Deadly Blast Hits Popular Pakistani Shrine

At least eight people have been killed and 25 others injured in a powerful blast that targeted security forces guarding a famous Sufi shrine in the eastern Pakistani city of Lahore, police said.

High-ranking police official Arif Nawaz Khan told reporters that the May 8 explosion was a suicide attack that hit a vehicle carrying police officers.

The official said five officers were among those killed in the attack outside the shrine, known as Data Darbar, where Sufi saint Ali Hajveri is buried.

Police said hundreds of pilgrims were inside and outside the shrine when the explosion took place.

Security forces cordoned off the area.

Prime Minister Imran Khan condemned the bombing, which comes one day after the beginning of the Muslim holy month of Ramadan.
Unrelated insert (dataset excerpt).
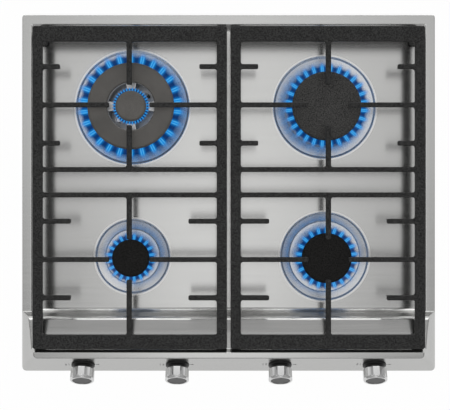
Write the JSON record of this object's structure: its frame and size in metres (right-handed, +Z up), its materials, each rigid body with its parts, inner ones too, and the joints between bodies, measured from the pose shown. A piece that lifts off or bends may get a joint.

Khan said authorities had maintained a general security alert but that there had been no specific warning about a threat to the Data Darbar, one of the largest shrines in South Asia that attracts hundreds of thousands of visitors every year.

The Data Darbar has been targeted previously -- a 2010 suicide attack there killed more than 40 people -- and is guarded by heavy security.

Sufism is a form of Islamic mysticism that exists across the Islamic world. Sunni extremists view Sufism with hostility and have carried out attacks on Sufi celebrations and shrines.